Task details
Return verbatim everything from the first line through the line that contains "stave_bilge_thickness = 11.5", and stop there.

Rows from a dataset
◇ ◇ ◇
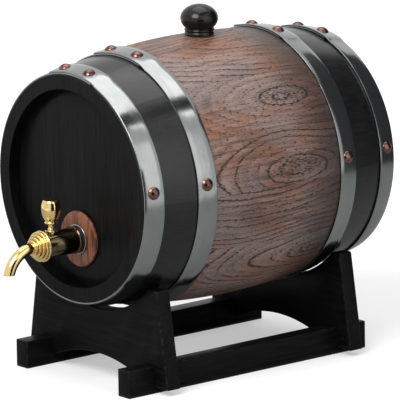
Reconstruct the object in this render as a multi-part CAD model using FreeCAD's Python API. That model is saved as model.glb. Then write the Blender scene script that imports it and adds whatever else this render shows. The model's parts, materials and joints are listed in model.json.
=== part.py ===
import FreeCAD, Part
import math
import os

# Small oak cask with a tap, lying on a black wooden stand.  Millimetres, +Z up.
# The cask lies along Y with its tapped head facing -Y.  The origin is on the floor,
# under the middle of the whole object's outline.

V = FreeCAD.Vector

# Cask
cask_length = 235.0
head_diameter = 166.0
bilge_swell = 26.4
stave_count = 14
stave_end_thickness = 10.5
stave_bilge_thickness = 11.5

# Heads
chime_depth = 10.5
croze_width = 5.1
croze_depth = 3.5
croze_side_clearance = 0.05
croze_end_clearance = 0.3
head_thickness = 10.0
head_bevel_rise = 2.0
head_bevel_width = 9.0
head_board_width = 49.0
dowel_diameter = 5.0
dowel_length = 22.0
dowel_height = 32.0
dowel_clearance = 0.1

# Hoops
hoop_thickness = 1.25
hoop_seat = 0.05
head_hoop_width = 15.5
head_hoop_setback = 0.6
quarter_hoop_gap = 27.5
quarter_hoop_width = 15.9
lap_start = 73.4
lap_angle = 33.0

# Hoop rivets and side nails
rivet_diameter = 9.4
rivet_height = 2.6
rivet_shank = 3.4
rivet_clearance = 0.1
rivet_angles = [81.0, 99.5]
nail_angles = [6.5, 173.5]
nail_bite = 6.5

# Bung
bung_offset = 4.0
bung_hole_top = 18.0
bung_hole_taper = 2.4
cork_length = 26.0
cork_clearance = 0.05
bung_seat = 0.3
knob_diameter = 27.8
knob_base_diameter = 21.8
knob_height = 22.4
knob_base_height = 1.8
knob_neck_cut = 0.6
knob_bead_low = 2.6
knob_bead_high = 4.8
knob_bead_swell = 0.2
knob_ball_low = 5.2
knob_flank_height = 8.2
knob_flank_inset = 1.1
knob_widest = 12.0
knob_tenon_diameter = 7.0
knob_tenon_length = 12.0
knob_tenon_clearance = 0.05

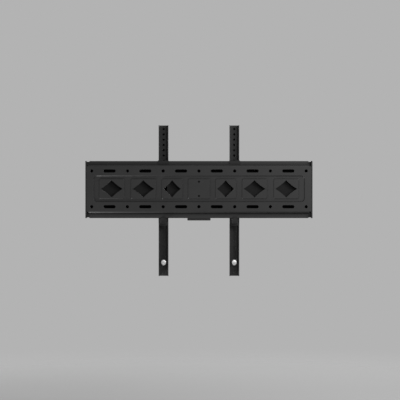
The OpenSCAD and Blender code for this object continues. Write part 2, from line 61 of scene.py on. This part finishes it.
# How sharply faces meet, in degrees: flat sheet, a pressed line, an edge
FLAT, PRESSED, EDGE = 0.6, 35, 55
SAME_POINT = 2e-6      # corners of a CAD node this close, in metres, are one
EDGE_CUTS = 3          # faces across a soft edge


# ---------------------------------------------------------------- modelling

def pick_only(piece):
    """Leaves one piece selected and active"""
    bpy.ops.object.select_all(action="DESELECT")
    piece.select_set(True)
    bpy.context.view_layer.objects.active = piece


def editing(piece, select="SELECT"):
    """Opens a piece for shaping, with all of it picked or nothing"""
    pick_only(piece)
    bpy.ops.object.mode_set(mode="EDIT")
    bpy.ops.mesh.select_all(action=select)


def done():
    """Ends the shaping"""
    bpy.ops.object.mode_set(mode="OBJECT")


def settle(piece):
    """Writes the piece's place and turn into its mesh"""
    pick_only(piece)
    bpy.ops.object.transform_apply(location=True, rotation=True, scale=True)
    return piece


def modified(piece, kind, **settings):
    """Adds a modifier with its settings and applies it"""
    pick_only(piece)
    tool = piece.modifiers.new(kind.title(), kind)
    for name, value in settings.items():
        setattr(tool, name, value)
    bpy.ops.object.modifier_apply(modifier=tool.name)
    return piece


def joined(name, pieces):
    """Makes several pieces one"""
    bpy.ops.object.select_all(action="DESELECT")
    for piece in pieces:
        piece.select_set(True)
    bpy.context.view_layer.objects.active = pieces[0]
    bpy.ops.object.join()
    pieces[0].name = name
    return pieces[0]


def smooth(piece, angle=32):
    """Shades a piece smooth where its faces meet below an angle in degrees"""
    pick_only(piece)
    bpy.ops.object.shade_smooth_by_angle(angle=radians(angle))
    return piece


def turned(name, profile, sides=48):
    """Turned piece along Z: rings of (height, radius) in millimetres, closed at both ends"""
    z, r = profile[0]
    bpy.ops.mesh.primitive_circle_add(
        vertices=sides, radius=r * MM, fill_type="NGON", location=(0, 0, z * MM))
    piece = bpy.context.object
    piece.name = name
    editing(piece)
    for z1, r1 in profile[1:]:
        bpy.ops.mesh.extrude_region_move(
            TRANSFORM_OT_translate={"value": (0, 0, (z1 - z) * MM)})
        bpy.ops.transform.resize(value=(r1 / r, r1 / r, 1), center_override=(0, 0, z1 * MM))
        z, r = z1, r1
    bpy.ops.mesh.select_all(action="SELECT")
    bpy.ops.mesh.normals_make_consistent(inside=False)
    done()
    return settle(piece)


def rounding(z, r, radius, steps=5, up=True):
    """Rings of a rounded rim that ends at height z, for a piece of radius r"""
    rings = []
    for i in range(steps + 1):
        a = pi / 2 * i / steps
        rings.append((z - radius + radius * sin(a), r - radius + radius * cos(a)))
    return rings if up else [(2 * z - h, q) for h, q in reversed(rings)]


def crown(z, r, radius, start, step):
    """Rings of a rounded screw head, from an angle in degrees up to its flat top"""
    return [(z + radius * sin(radians(a)), r + radius * cos(radians(a)))
            for a in range(start, 91, step)]


def prism(name, across, z0, z1):
    """Hexagonal bar along Z between two heights, by its width across the flats"""
    bpy.ops.mesh.primitive_cylinder_add(
        vertices=6, radius=across / 2 / cos(pi / 6) * MM, depth=(z1 - z0) * MM,
        location=(0, 0, (z0 + z1) / 2 * MM))
    piece = bpy.context.object
    piece.name = name
    return settle(piece)


def bar(name, low, high):
    """Rectangular bar between two corners, in millimetres"""
    size = [(b - a) * MM for a, b in zip(low, high)]
    middle = [(a + b) / 2 * MM for a, b in zip(low, high)]
    bpy.ops.mesh.primitive_cube_add(size=1, location=middle, scale=size)
    piece = bpy.context.object
    piece.name = name
    return settle(piece)


def carved(piece, cutter, operation="DIFFERENCE"):
    """Cuts one piece with another, which is used up. Neither may overlap itself."""
    modified(piece, "BOOLEAN", object=cutter, operation=operation, solver="EXACT")
    bpy.data.objects.remove(cutter)
    return piece


def wound(name, radius, section, z0, z1, turns, steps=24):
    """Helix along Z: a small section (corners, size, turn) wound up from z0 to z1"""
    corners, size, turned_by = section
    bpy.ops.mesh.primitive_circle_add(
        vertices=corners, radius=size * MM, location=(radius * MM, 0, z0 * MM),
        rotation=(pi / 2, turned_by, 0))
    piece = settle(bpy.context.object)
    piece.name = name
    modified(piece, "SCREW", angle=2 * pi * turns, screw_offset=(z1 - z0) * MM, iterations=1,
             steps=round(steps * turns), render_steps=round(steps * turns),
             use_merge_vertices=False, use_smooth_shade=True)
    editing(piece, "DESELECT")
    bpy.ops.mesh.select_mode(type="EDGE")
    bpy.ops.mesh.select_non_manifold(extend=False)
    bpy.ops.mesh.edge_face_add()
    bpy.ops.mesh.select_all(action="SELECT")
    bpy.ops.mesh.normals_make_consistent(inside=False)
    done()
    return piece


def set_at(piece, turn, at):
    """Turns a piece made along Z and puts it in its place, in millimetres"""
    piece.rotation_euler = turn
    piece.location = [v * MM for v in at]
    return settle(piece)


def twin(piece, name):
    """Copy with its own mesh"""
    copy = bpy.data.objects.new(name, piece.data.copy())
    scene.collection.objects.link(copy)
    return copy


def finished(piece, body, finish, slot, *nodes):
    """Gives a piece its finish and its body, and hides the CAD nodes that it stands for"""
    piece.data.materials.clear()
    piece.data.materials.append(finish)
    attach(piece, body)
    if nodes:
        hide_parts(*nodes)
    return piece


def pick_edges(piece, low, high):
    """Selects the edges whose faces meet at an angle between low and high degrees"""
    editing(piece, "DESELECT")
    bpy.ops.mesh.select_mode(type="EDGE")
    done()
    faces = {}
    for face in piece.data.polygons:
        for key in face.edge_keys:
            faces.setdefault(key, []).append(face.normal)
    for edge in piece.data.edges:
        sides = faces.get(edge.key, [])
        if len(sides) == 2:
            angle = sides[0].angle(sides[1], 0)
            edge.select = radians(low) < angle <= radians(high)
    bpy.ops.object.mode_set(mode="EDIT")


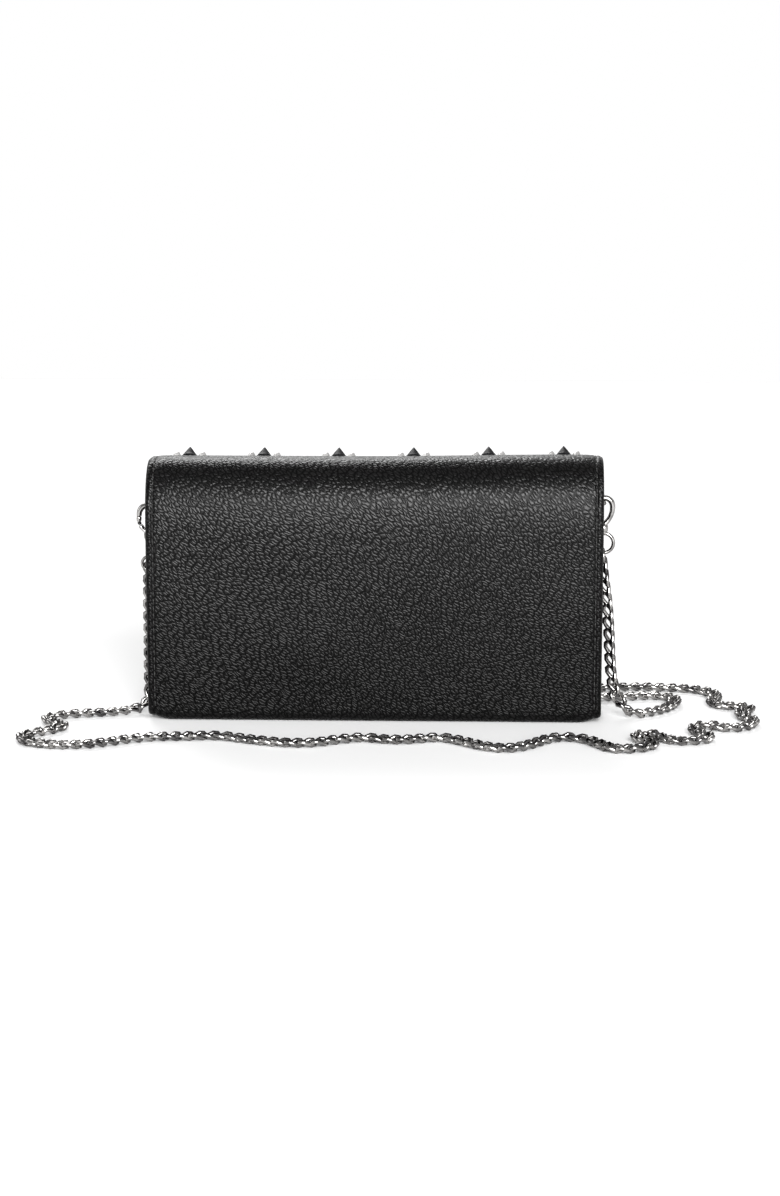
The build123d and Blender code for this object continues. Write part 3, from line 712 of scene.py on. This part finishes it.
◇ ◇ ◇
Exercise solution
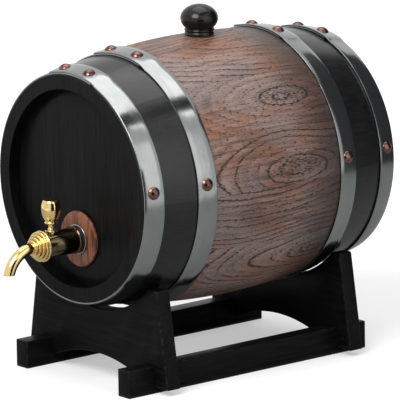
Reconstruct the object in this render as a multi-part CAD model using FreeCAD's Python API. That model is saved as model.glb. Then write the Blender scene script that imports it and adds whatever else this render shows. The model's parts, materials and joints are listed in model.json.
=== part.py ===
import FreeCAD, Part
import math
import os

# Small oak cask with a tap, lying on a black wooden stand.  Millimetres, +Z up.
# The cask lies along Y with its tapped head facing -Y.  The origin is on the floor,
# under the middle of the whole object's outline.

V = FreeCAD.Vector

# Cask
cask_length = 235.0
head_diameter = 166.0
bilge_swell = 26.4
stave_count = 14
stave_end_thickness = 10.5
stave_bilge_thickness = 11.5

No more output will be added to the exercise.